9. Eutanásia e bem comum. A prática da eutanásia corresponde a um entendimento totalitário do Estado, que desvaloriza o ser humano e, por isso, instiga a sua morte. A eutanásia foi muito praticada pelo nazismo, não apenas como expediente para a eliminação dos doentes terminais e deficientes, mas também de muitos inimigos do regime, como judeus, católicos, homossexuais, ciganos, etc. Na realidade, trata-se de uma medida legislativa que ‘coisifica’ a pessoa: uma vez destituída da sua originária e inviolável dignidade, passa a ser, para o Estado, um sujeito descartável. Num país em que a eutanásia estiver institucionalizada e for prática corrente do serviço nacional de saúde, só os indivíduos mais capazes, em termos económicos e financeiros, a podem evitar, quer recorrendo a clínicas privadas, quer emigrando para países onde uma tal prática não seja permitida.
É verdade que, mesmo quando os cuidados paliativos logram proporcionar a um doente terminal uma vida aceitável, porque digna sê-lo-á sempre, não é possível excluir, da existência humana, todos os sofrimentos. Mas também é certo que a solução para a dor não é nunca a eliminação do paciente, mas a sua cura, ou aqueles cuidados médicos que permitam atenuar esses sofrimentos físicos ou psíquicos. A eutanásia, se legalizada, será um expediente fácil para os familiares e profissionais da saúde se verem livres de parentes e pacientes que, de outra forma, exigiriam os seus cuidados. Seria ingénuo pensar que, uma lei que autoriza matar seres inocentes, não será usada com intuitos criminosos.
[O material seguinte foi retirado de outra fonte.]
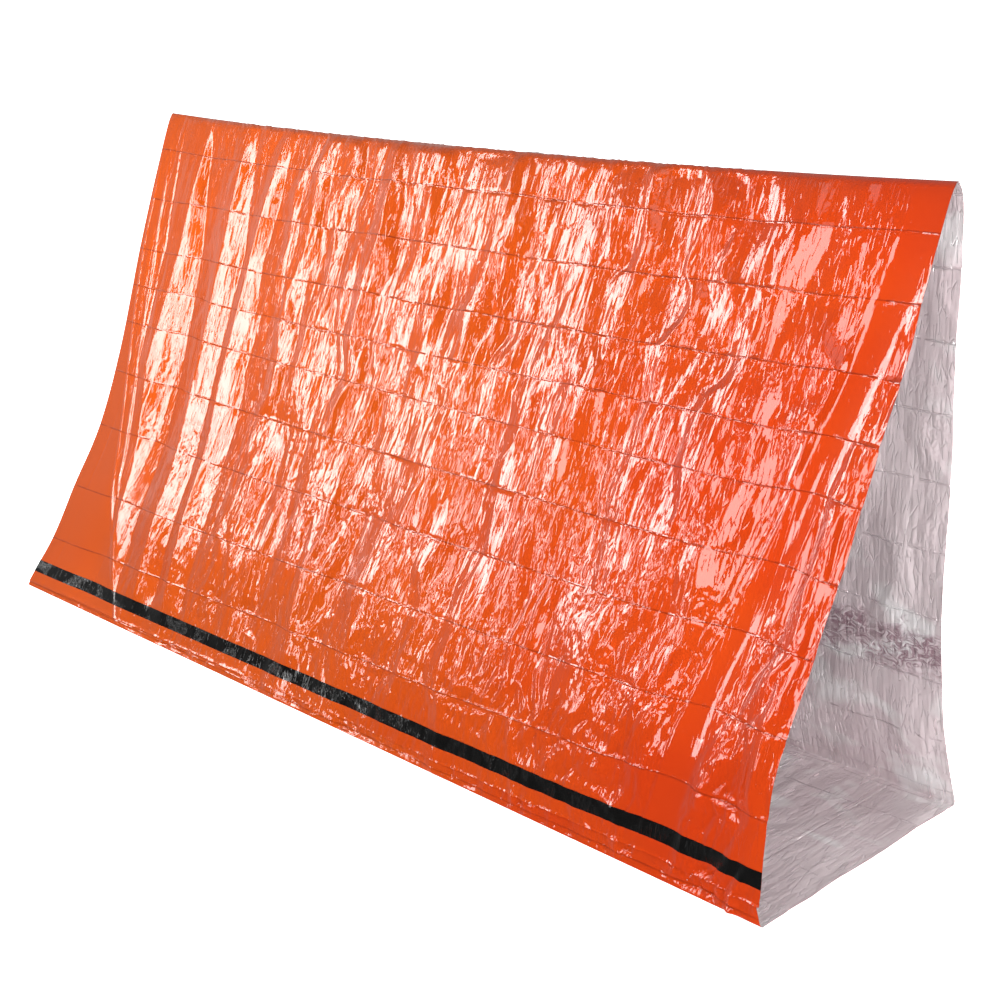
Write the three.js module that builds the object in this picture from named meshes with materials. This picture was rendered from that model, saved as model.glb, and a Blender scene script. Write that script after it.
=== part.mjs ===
// Emergency tube tent, pitched: one tube of metallised film, open at both ends, standing as a
// triangular tunnel. The film is an orange sheet with an aluminised lining laminated to it. It is
// wrapped once round, lapped on itself low on the front wall, and closed there by a black seam tape.
//
// Millimetres. +X runs along the ridge, -Y is the front wall with the tape, +Z is up. The origin is on the
// ground, at the centre of the footprint's bounding box.
import * as THREE from "three";

// Driving dimensions
const LENGTH = 2400;
const FILM = 0.8; // thickness that stands for the orange sheet
const LINING = 0.6; // thickness that stands for the aluminised layer
const CLEARANCE = 0.3; // between two layers, and between two nodes that meet at a fold
const FLOOR_EDGE_GAP = 1; // between the floor lining and the feet of the walls' linings
const RIDGE_SAG = 17; // of the ridge line, halfway between the two ends
const SAG_POWER = 2.3; // how flat the middle of the sagging ridge is
const FOOTPRINT_CENTRE = -257.2; // from the ridge line, along Y

const TAPE = 0.3;
const TAPE_WIDTH = 32;
const TAPE_HEIGHT = { far: 60, near: 91 }; // of the tape's middle, up the front wall from the ground fold
const TAPE_TO_LAP_EDGE = 46; // from the tape's middle down to the sheet's free edge
const TAPE_TO_UNDERLAP_EDGE = 26; // from the tape's middle up to the hidden edge

const NEAR_VALLEY = { depth: 32, width: 95, top: 1185, drop: 225, power: 1.2 };
const FAR_VALLEY = { depth: 14, width: 80, top: -900, drop: 40, power: 1 };

const VALLEY_FADE_POWER = 0.7; // how quickly a valley deepens away from the ridge and the ground
const VALLEY_EDGE_POWER = 12; // how close to an open end a valley dies out

const STATIONS = 20; // along X
const WALL_STEPS = 22; // from the ridge to the ground
const LAP_STEPS = 4; // of those, the ones that the lap and its tape take up
const ROW_POWER = 1.5; // how much closer together the rows are near the ridge
const SLOPE_REACH = 0.004; // share of a wall's length over which its slope is measured

const COLOURS = {
  film: { color: 0xeb5a1e, roughness: 0.2, metalness: 0.25 },
  lining: { color: 0xb9aeb2, roughness: 0.3, metalness: 0.8 },
  tape: { color: 0x0a0909, roughness: 0.25, metalness: 0 },
};

// The outer face of the film at each open end, as [y, z] from the ridge down to the ground fold.
const SECTIONS = {
  front: {
    far: outline(
      [3, 1165],
      [-8, 1150],
      [-60, 1029],
      [-138, 830],
      [-238, 568],
      [-332, 373],
      [-430, 232],
      [-514, 103],
      [-597, 0],
    ),
    near: outline(
      [5, 1170],
      [-6, 1158],
      [-41, 1087],
      [-107, 930],
      [-240, 674],
      [-354, 452],
      [-448, 267],
      [-474, 130],
      [-481, 0],
    ),
  },
  back: {
    far: outline([3, 1165], [12, 1150], [14, 1090], [-8, 800], [-30, 500], [-52, 220], [-60, 0]),
    near: outline([5, 1170], [20, 1153], [28, 1122], [26, 1037], [21, 700], [17, 405], [34, 180], [81, 0]),
  },
};

function outline(...points) {
  const corners = points.map(([y, z]) => new THREE.Vector3(0, y, z));
  return new THREE.CatmullRomCurve3(corners, false, "centripetal");
}

function mix(a, b, share) {
  return a + (b - a) * share;
}

// A soft valley that runs down the front wall from near the ridge: how far the film is drawn inwards at x.
function valley({ depth, width, top, drop, power }, x, down) {
  const middle = top - drop * down ** power;
  const fade = Math.sin(Math.PI * Math.min(1, down)) ** VALLEY_FADE_POWER;
  return depth * fade * Math.exp(-(((x - middle) / width) ** 2));
}

// The outer face of one wall at x, down from the ridge (0) to the ground fold (1).
function wallPoint(side, x, down) {
  const along = x / LENGTH + 0.5;
  const far = SECTIONS[side].far.getPointAt(down);
  const near = SECTIONS[side].near.getPointAt(down);
  const sag = RIDGE_SAG * (1 - Math.abs(along * 2 - 1) ** SAG_POWER) * (1 - down);
  const y = mix(far.y, near.y, along);
  const z = mix(far.z, near.z, along) - sag;
  if (side === "back") return new THREE.Vector2(y, z);
  const edgeFade = 1 - Math.abs(along * 2 - 1) ** VALLEY_EDGE_POWER;
  const drawn = valley(NEAR_VALLEY, x, down) + valley(FAR_VALLEY, x, down);
  return new THREE.Vector2(y + drawn * edgeFade, z);
}

// The same wall, moved inwards by a depth through the layers. Its top row stops half a clearance short of the
// plane where the two walls meet at the ridge, and its foot one clearance above the floor film.
function layerPoint(side, x, down, depth) {
  const above = wallPoint(side, x, Math.max(0, down - SLOPE_REACH));
  const below = wallPoint(side, x, Math.min(1, down + SLOPE_REACH));
  const slope = below.sub(above).normalize();
  const outward = side === "front" ? -1 : 1;
  const inward = new THREE.Vector2(-slope.y, slope.x).multiplyScalar(-outward);
  const point = wallPoint(side, x, down).addScaledVector(inward, depth);
  if (down === 0) point.x = wallPoint(side, x, 0).x + (outward * CLEARANCE) / 2;
  return new THREE.Vector3(x, point.x - FOOTPRINT_CENTRE, Math.max(point.y, FILM + CLEARANCE));
}

function wallLength(side, x) {
  const along = x / LENGTH + 0.5;
  return mix(SECTIONS[side].far.getLength(), SECTIONS[side].near.getLength(), along);
}

// Height up the front wall from the ground fold, measured from the tape's middle, as a share down the wall.
function downAt(x, aboveTape) {
  const along = x / LENGTH + 0.5;
  const height = mix(TAPE_HEIGHT.far, TAPE_HEIGHT.near, along) + aboveTape;
  return 1 - height / wallLength("front", x);
}

// A closed solid between two faces that are grids of rows by columns of points.
function slab(outer, inner, rows, columns) {
  const positions = [];
  for (const face of [outer, inner]) {
    for (let i = 0; i < rows; i += 1) {
      for (let j = 0; j < columns; j += 1) positions.push(...face(i, j).toArray());
    }
  }
  const index = [];
  const at = (layer, i, j) => layer * rows * columns + i * columns + j;
  const quad = (a, b, c, d) => index.push(a, b, c, a, c, d);
  for (let i = 0; i + 1 < rows; i += 1) {
    for (let j = 0; j + 1 < columns; j += 1) {
      quad(at(0, i, j), at(0, i, j + 1), at(0, i + 1, j + 1), at(0, i + 1, j));
      quad(at(1, i, j), at(1, i + 1, j), at(1, i + 1, j + 1), at(1, i, j + 1));
    }
  }
  for (let i = 0; i + 1 < rows; i += 1) {
    quad(at(0, i, 0), at(0, i + 1, 0), at(1, i + 1, 0), at(1, i, 0));
    const last = columns - 1;
    quad(at(0, i, last), at(1, i, last), at(1, i + 1, last), at(0, i + 1, last));
  }
  for (let j = 0; j + 1 < columns; j += 1) {
    quad(at(0, 0, j), at(1, 0, j), at(1, 0, j + 1), at(0, 0, j + 1));
    const last = rows - 1;
    quad(at(0, last, j), at(0, last, j + 1), at(1, last, j + 1), at(1, last, j));
  }
  const geometry = new THREE.BufferGeometry();
  geometry.setAttribute("position", new THREE.Float32BufferAttribute(positions, 3));
  geometry.setIndex(index);
  geometry.computeVertexNormals();
  return geometry;
}

// A grid that comes out inside out is turned by swapping its two faces.
function closed(outer, inner, rows, columns) {
  const geometry = slab(outer, inner, rows, columns);
  return signedVolume(geometry) > 0 ? geometry : slab(inner, outer, rows, columns);
}

function signedVolume(geometry) {
  const points = geometry.getAttribute("position");
  const index = geometry.getIndex();
  const corners = [0, 1, 2].map(() => new THREE.Vector3());
  let volume = 0;
  for (let i = 0; i < index.count; i += 3) {
    corners.forEach((corner, k) => corner.fromBufferAttribute(points, index.getX(i + k)));
    volume += corners[0].dot(corners[1].clone().cross(corners[2])) / 6;
  }
  return volume;
}

// Stations along X, closer together towards the two open ends.
function stationX(i) {
  const share = (i / STATIONS) * 2 - 1;
  return (LENGTH / 2) * Math.sin((Math.PI / 2) * share);
}

const group = new THREE.Group();

function add(name, finish, geometry) {
  const mesh = new THREE.Mesh(geometry, new THREE.MeshStandardMaterial(COLOURS[finish]));
  mesh.name = name;
  group.add(mesh);
}

// One layer of a wall, through its rows of points. Each row is a function of x that gives its share down the
// wall, and layers that lie on each other have the same rows, so that their facets stay parallel.
function addWallLayer(name, finish, side, rows, depth, thickness) {
  const face = (d) => (i, j) => layerPoint(side, stationX(i), rows[j](stationX(i)), d);
  add(name, finish, closed(face(depth), face(depth + thickness), STATIONS + 1, rows.length));
}

// Rows from the ridge down to a last one, closest together at the ridge.
function rowsDownTo(last, steps) {
  return Array.from({ length: steps + 1 }, (_, j) => (x) => last(x) * (j / steps) ** ROW_POWER);
}

// Depths of the layers below the front wall's outer face
const liningDepth = FILM + CLEARANCE;
const underlapDepth = liningDepth + LINING + CLEARANCE;
const underlapLiningDepth = underlapDepth + FILM + CLEARANCE;
const innermost = underlapLiningDepth + LINING;

const ground = () => 1;
const lapEdge = (x) => downAt(x, -TAPE_TO_LAP_EDGE);
const underlapEdge = (x) => downAt(x, TAPE_TO_UNDERLAP_EDGE);
const tapeRows = [(x) => downAt(x, TAPE_WIDTH / 2), (x) => downAt(x, -TAPE_WIDTH / 2)];
const upperRows = rowsDownTo(underlapEdge, WALL_STEPS - LAP_STEPS);
const lappedRows = [...upperRows, ...tapeRows, lapEdge];
const underlapRows = [underlapEdge, ...tapeRows, lapEdge, ground];
const backRows = rowsDownTo(ground, WALL_STEPS);

addWallLayer("front_wall_film", "film", "front", lappedRows, 0, FILM);
addWallLayer("front_wall_lining", "lining", "front", lappedRows, liningDepth, LINING);
addWallLayer("back_wall_film", "film", "back", backRows, 0, FILM);
addWallLayer("back_wall_lining", "lining", "back", backRows, liningDepth, LINING);
addWallLayer("seam_underlap_film", "film", "front", underlapRows, underlapDepth, FILM);
addWallLayer("seam_underlap_lining", "lining", "front", underlapRows, underlapLiningDepth, LINING);
addWallLayer("seam_tape", "tape", "front", tapeRows, -TAPE - CLEARANCE, TAPE);

// The floor lies flat between two lines along X, each a function of x.
function addFloor(name, finish, low, thickness, frontLine, backLine) {
  const face = (z) => (i, j) => {
    const x = stationX(i);
    return new THREE.Vector3(x, j === 0 ? frontLine(x) : backLine(x), z);
  };
  add(name, finish, closed(face(low), face(low + thickness), STATIONS + 1, 2));
}

const footLine = (side, depth) => (x) => layerPoint(side, x, 1, depth).y;

addFloor("floor_film", "film", 0, FILM, footLine("front", underlapDepth), footLine("back", 0));
addFloor(
  "floor_lining",
  "lining",
  FILM + CLEARANCE,
  LINING,
  footLine("front", innermost + FLOOR_EDGE_GAP),
  footLine("back", liningDepth + LINING + FLOOR_EDGE_GAP),
);

export default group;
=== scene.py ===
# Emergency tube tent: one tube of metallised film, pitched as a triangular tunnel that is open at both ends.
#
# The orange film and its aluminised lining are one dense curved grid each, wrapped the way the real sheet
# is: up the front wall from the lap's free edge, over the ridge, down the back wall, across the ground and
# up again behind the lap. Folding creases, pulled facets, large hanging folds and crumples are heights on
# that grid, in millimetres, and the finest wrinkles are bump. Everything random is hashed from fixed seeds.
import bpy
import math
import numpy as np
from mathutils import Matrix, Vector


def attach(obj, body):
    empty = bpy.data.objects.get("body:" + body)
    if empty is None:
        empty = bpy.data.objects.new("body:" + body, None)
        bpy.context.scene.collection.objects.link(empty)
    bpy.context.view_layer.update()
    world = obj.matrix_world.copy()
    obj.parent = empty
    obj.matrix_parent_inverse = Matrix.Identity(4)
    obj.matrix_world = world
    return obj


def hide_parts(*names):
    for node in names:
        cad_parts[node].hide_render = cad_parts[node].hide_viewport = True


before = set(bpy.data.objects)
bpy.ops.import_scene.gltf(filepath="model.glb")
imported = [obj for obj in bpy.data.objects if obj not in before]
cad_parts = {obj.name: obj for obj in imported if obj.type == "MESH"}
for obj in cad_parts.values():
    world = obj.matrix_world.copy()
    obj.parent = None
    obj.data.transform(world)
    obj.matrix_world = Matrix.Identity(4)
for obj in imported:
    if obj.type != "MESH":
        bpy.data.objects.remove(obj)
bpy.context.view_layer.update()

MM = 0.001

# The pitched shape, the same as the CAD's, in millimetres
LENGTH = 2400.0
RIDGE_SAG = 17.0
SAG_POWER = 2.3
FOOTPRINT_CENTRE = -257.2
FRONT_FAR = [
    (3, 1165), (-8, 1150), (-60, 1029), (-138, 830), (-238, 568),
    (-332, 373), (-430, 232), (-514, 103), (-597, 0),
]
FRONT_NEAR = [
    (5, 1170), (-6, 1158), (-41, 1087), (-107, 930), (-240, 674),
    (-354, 452), (-448, 267), (-474, 130), (-481, 0),
]
BACK_FAR = [(3, 1165), (12, 1150), (14, 1090), (-8, 800), (-30, 500), (-52, 220), (-60, 0)]
BACK_NEAR = [(5, 1170), (20, 1153), (28, 1122), (26, 1037), (21, 700), (17, 405), (34, 180), (81, 0)]
NEAR_VALLEY = dict(depth=32, width=95, top=1185, drop=225, power=1.2)
FAR_VALLEY = dict(depth=14, width=80, top=-900, drop=40, power=1.0)
VALLEY_FADE_POWER = 0.7  # how quickly a valley deepens away from the ridge and the ground
VALLEY_EDGE_POWER = 12  # how close to an open end a valley dies out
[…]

10. Conclusão. Para a sociedade em geral é preferível que não se permita a morte provocada do doente terminal, ou incurável, nem se conceda uma discricionária licença para matar. Mesmo que, em alguns casos, essa lei pudesse ser aplicada segundo critérios humanitários que, contudo, nunca legitimariam uma tal acção, pior seria o dano social provocado por uma tal legislação. Em todos os países e regimes em que a eutanásia se praticou, como na Alemanha nazi, ou pratica, como na Bélgica e na Holanda, sempre foi e é origem e causa de irremediáveis abusos contra a vida e a dignidade humana, sobretudo dos que, por serem mais desfavorecidos, mais carecem também da protecção da lei e do Estado.
Post scriptum. Primeiro título da primeira página do Público de 24 de Maio: “Câmaras municipais abateram quase 12 mil cães e gatos num ano” e, em subtítulo, “Abate de animais pelos municípios cresceu 25% em 2017. Em Setembro passa a ser proibida a eutanásia (sic) nos canis como medida de controlo de cães e gatos vadios, mas Governo já admite adiar prazo”. Fica explicada a razão pela qual o PAN foi o único partido que, no seu programa eleitoral, propôs a eutanásia: nada melhor do que o ‘abate’ dos seres humanos para evitar a ‘eutanásia’ dos animais. Moral da história: se não quiser ser abatido nalgum matadouro municipal – leia-se hospital do Serviço Nacional de Saúde – use uma pulseira com a seguinte inscrição: ‘Atenção: matar seres humanos inocentes é legal, mas matar animais é crime! Sou um cão que fez uma operação de mudança de espécie. Se me quiserem eutanasiar, eu mordo’.